Few of the aforementioned chains carry Elfa-like shelving. But the Container Store clincher is the service it offers.

“With so many buying options for the consumer,” said Ricci, “retailers will have to either compete on price or, like the Container Store, create a specialized niche in the marketplace so that they don’t have to compete on price.”

Said Hoffman: “They have absolutely the best customer service in the industry. Everybody in there is knowledgeable, courteous; you’ve never met a nicer bunch of people.”

At Metro Pointe, said Dalat, “they’ve only had two managers since they opened” seven years ago. “It’s a very seasoned group … they’re good at knowing their customer and knowing their product.”

One person impressed with both the chain’s niche smarts and the way it invests in employees is Chris Weilminster, vice president of anchor leasing at Federal Realty Investment Trust, Rockville, Md. “What struck me was how committed they were to their brand,” he said. “There are a lot of great retailers out there, but to be that committed to what they represent — I admire that.” Federal Realty has Container Store units at Congressional Plaza, in Rockville, and at Santana Row, San Jose, Calif.

So long as people attempt greater organization, Container Store will have a following.

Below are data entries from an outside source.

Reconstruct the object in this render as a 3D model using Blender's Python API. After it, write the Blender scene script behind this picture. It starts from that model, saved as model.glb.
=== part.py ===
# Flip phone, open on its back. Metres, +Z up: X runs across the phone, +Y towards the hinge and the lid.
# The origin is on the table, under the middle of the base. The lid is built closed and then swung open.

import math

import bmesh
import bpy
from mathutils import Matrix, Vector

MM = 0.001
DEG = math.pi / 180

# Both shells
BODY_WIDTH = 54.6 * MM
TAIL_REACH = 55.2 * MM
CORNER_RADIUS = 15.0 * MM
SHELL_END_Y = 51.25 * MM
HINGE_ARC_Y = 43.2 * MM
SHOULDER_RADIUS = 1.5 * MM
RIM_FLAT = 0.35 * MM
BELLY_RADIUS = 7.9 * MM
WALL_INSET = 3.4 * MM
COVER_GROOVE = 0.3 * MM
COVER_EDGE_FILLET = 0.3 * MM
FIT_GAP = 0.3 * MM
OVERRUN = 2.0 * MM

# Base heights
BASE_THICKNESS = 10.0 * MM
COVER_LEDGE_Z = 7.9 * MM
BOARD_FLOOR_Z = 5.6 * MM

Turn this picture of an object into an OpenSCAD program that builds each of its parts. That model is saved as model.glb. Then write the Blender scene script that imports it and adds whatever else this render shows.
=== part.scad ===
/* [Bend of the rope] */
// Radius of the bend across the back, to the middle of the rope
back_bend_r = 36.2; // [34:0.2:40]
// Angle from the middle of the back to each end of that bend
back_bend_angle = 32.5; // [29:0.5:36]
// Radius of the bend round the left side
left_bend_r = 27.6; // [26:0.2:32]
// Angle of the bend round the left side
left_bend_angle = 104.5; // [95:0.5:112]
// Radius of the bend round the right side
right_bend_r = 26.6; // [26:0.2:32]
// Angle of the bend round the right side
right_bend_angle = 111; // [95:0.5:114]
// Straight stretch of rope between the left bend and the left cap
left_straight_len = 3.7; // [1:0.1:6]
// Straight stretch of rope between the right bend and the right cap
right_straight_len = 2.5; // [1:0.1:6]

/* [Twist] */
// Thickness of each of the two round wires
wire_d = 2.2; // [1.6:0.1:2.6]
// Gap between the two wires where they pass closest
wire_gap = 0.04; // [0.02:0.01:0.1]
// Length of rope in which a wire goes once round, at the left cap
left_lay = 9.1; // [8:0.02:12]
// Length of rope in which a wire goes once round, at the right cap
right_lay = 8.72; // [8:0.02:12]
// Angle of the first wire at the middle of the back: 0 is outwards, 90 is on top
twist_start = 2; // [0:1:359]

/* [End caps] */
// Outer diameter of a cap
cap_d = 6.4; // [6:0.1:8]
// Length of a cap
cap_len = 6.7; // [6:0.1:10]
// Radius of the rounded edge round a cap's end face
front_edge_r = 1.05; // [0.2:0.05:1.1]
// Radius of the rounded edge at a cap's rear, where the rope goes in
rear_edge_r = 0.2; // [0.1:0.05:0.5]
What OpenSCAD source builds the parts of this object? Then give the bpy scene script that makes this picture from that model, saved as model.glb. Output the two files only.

Izsak offers one warning, though — not for the company, but for folks like Engebretson, that shopper in Santa Clarita. He has clients, he said, who “bought hundreds of dollars worth of stuff [not necessarily from Container Store]. And guess what? They still don’t have a clue” how to organize. Experts like those at Container Store “can help them come up with a system” he said, but it’s up to the individual to stick with it.

Say, could that be the next hot seller from the Container Store — motivation in a box?